Here's to Trans Fem Authors

This is about how humans create stories other humans like, and there are no real bounds around that other than checking out the story and finding out if you are its audience, a thing you, the reader, decide.

It was prompted by reading the excellent essay How To Read A Trans Fem Writer - Kai Cheng Thom. It’s much smarter than I am, I’m just here to say that I’m among the audience for these books, why that’s not surprising, and why others like me shouldn’t be surprised that they like these books.

When I picked up a book I believed to be about dragon riders in an alternate history India and a woman who gets hers back, I knew that I liked dragons, adventures, historical settings, and a good love story. When I found - quite immediately, like any other novel it isn’t coy about about wanting us to know who the main character is - that the main character is trans, my middle-aged white male brain popped up two notifications:

  • Hey pay attention to the representation of the heroine and all these other trans women that’s not a thing you have much experience with reading you could learn something
  • Hey is the author a trans woman and/or Indian? Is this a story leveraging lived experience along with the research? Find out. (A: Lived experience)

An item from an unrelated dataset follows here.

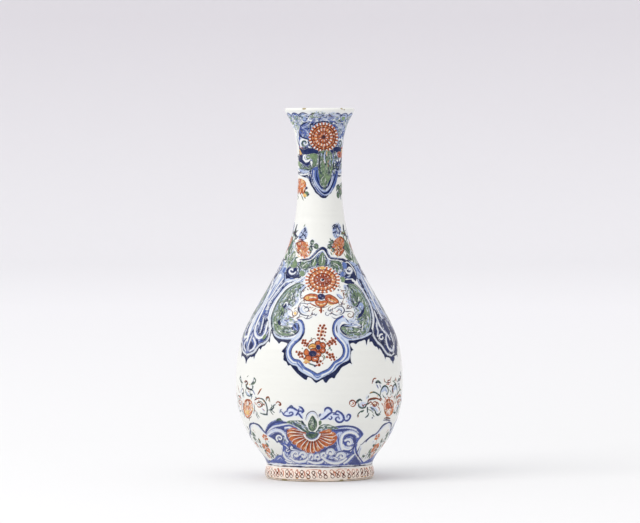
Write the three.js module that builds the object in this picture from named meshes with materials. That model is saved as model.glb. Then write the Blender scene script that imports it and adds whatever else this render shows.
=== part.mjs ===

This was Alina Boyden’s Stealing Thunder.

How To Read A Trans Fem Writer mentions feedback on books by trans fem authors from straight, white males who were surprised to enjoy a story written by a trans fem woman. My message to straight white males who like fantasy and sci-fi is to read fantasy and sci-fi novels where a character (or more) is trans. If you’re thinking that because there’s a trans character the book is going to be an eat-your-vegetables morality play, I encourage you to notice the presumption and push it aside with focusing on there being a dragon/spaceship/airship/sword/hot chick on the cover and wading in, because it definitely isn’t what you’re worried it is.

‘Cause just like Dudes talk about The Classics many of us my age read in our youth, these are works that will expand your horizons to the limit of your imagination and beyond. You’ll be asked to think about what freedom truly means, what it’s like to be a stranger in a strange land*, to go along on a journey of swashbuckling self-discovery, and all those things you loved in those other stories.

And yes, as a fellow White man I think you should seek out trans authors, and authors of color, and international authors because they all are writing things that you literally cannot imagine - because our imaginations are bounded by our experiences which include the ideas introduced to us in our fiction diets which if they all orbit around a certain set of worlds do not contain some of the concepts not shared with unknown worlds - and they are fucking great.

Enjoy!





* maaaaan, this did NOT hold up to a re-read as a more seasoned adult.